Before mobile phones and email, “work” and “life” were separate entities. Back then, we refused to acknowledge work as a part of life. It was just something that we did from 9:00 a.m. to 6:00 p.m. to earn money so that we could fund our lives. They rarely intersected, much less blended. The only time employees truly socialized with one another was at Christmas parties and the once-a-year company outings. (Even the term “company outing” sounded so corporate. Now, they’re called team-building and they’re meant to truly bring people together and recognize the individual as part of a cohesive team.)

But because we’re connected to the Internet all the time and our mobile phones make sure we’re always within reach, gone are the days when clients have to wait until the next business day to call you on the company landline. As work invades our dinner tables and bedrooms, it only makes sense that we bring those tables and beds to the office – figuratively of course. Since we’ve practically lost our official “me time” at night, we have to find ways to carve them into our hectic days. And we need the help and blessing of our employers to do it.

According to work/life satisfaction guru Jones Loflin, work-life blend has three tenets. Writing at LinkedIn Pulse, he listed them down as follows: flexibility, focusing on outcomes, and encouraging collaboration.

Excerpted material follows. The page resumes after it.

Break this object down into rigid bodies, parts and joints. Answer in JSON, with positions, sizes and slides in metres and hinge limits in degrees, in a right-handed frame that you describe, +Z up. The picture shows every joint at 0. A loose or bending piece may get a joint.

Flexibility pertains to seamless transition between work and personal time. It provides for opportunities to recharge by being able to get away when needed, and not being bound by strict schedules. Meanwhile, being outcome-oriented means it’s quality (of work) over quantity (of time spent in the office). It’s a productivity-based scheme that maximizes the employees’ “creative energies” and allows them to take part in their respective “life events.” Finally, collaboration talks about being able to have productive relationships with coworkers that can only be had by working together on projects and not isolating each member and forcing them to work on their own.

“By rethinking balance and seeking to blend, not only will we feel less guilty about them mixing together, but we will find ourselves more realistically able to have both working for us,” offer Success.com’s Dan Gregory and Kieran Flanagan.

Work-life blend is not difficult. It’s simply a matter of not thinking of the office as “the office,” where you have to be at the most extreme side of professionalism. Work-life balance is a more casual and worker-friendly approach to getting things done and finding solutions to maximize productivity without sacrificing personal needs and inclinations, thus yielding the most positive of results.